IN CINEMA
Friday, April 11, 2025 at 7pm
NO OTHER LAND
Yuval Abraham, Basel Adra, Hamdan Ballal, 2025, 96 min.
Basel Adra, a young Palestinian activist from Masafer Yatta, has been fighting his community's mass expulsion by the Israeli occupation since childhood. Basel documents the gradual erasure of Masafer Yatta, as soldiers destroy the homes of families - the largest single act of forced transfer ever carried out in the occupied West Bank. He crosses paths with Yuval, an Israeli journalist who joins his struggle, and for over half a decade they fight against the expulsion while growing closer. Their complex bond is haunted by the extreme inequality between them: Basel, living under a brutal military occupation, and Yuval, unrestricted and free. This film, by a Palestinian-Israeli collective of four young activists, was co-created during the darkest, most terrifying times in the region, as an act of creative resistance to Apartheid and a search for a path towards equality and justice.

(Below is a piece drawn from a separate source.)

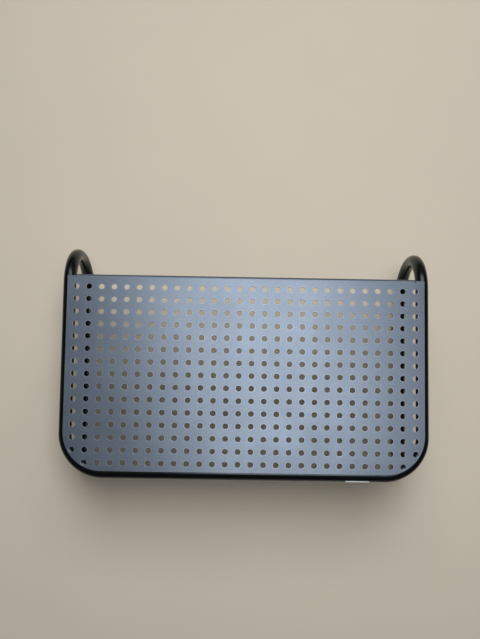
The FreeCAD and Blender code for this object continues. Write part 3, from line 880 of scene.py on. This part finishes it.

“We’re making this film together, as a Palestinian-Israeli collective, because we desperately want to stop the Israeli-led ongoing ethnic cleansing of the community of Masafer Yatta, and because we want to resist the reality of Apartheid we were born into - from opposite, unequal, sides. Life in our land is becoming scarier, more violent, more oppressive, every day - and we feel helpless, fighting against very powerful systems of control. We can only shout out something radically different to the world - this film - which at its core, is not only proof of Israeli settler-colonial war crimes taking place in the present, but also a proposal for the future, a search for a path towards justice and equality and an end to Apartheid. We made this film because we believe that there can be no just future between the river and the sea for all the inhabitants without real justice for the Palestinian people and the Palestinian refugees. The theme of displacement, from the Nakba to today’s forced transfer of entire populations in the West Bank and most of Gaza’s population during the genocide, is crucial to our film, as we hope to spark change to end it, allowing refugees and displaced people to return home and live in peace."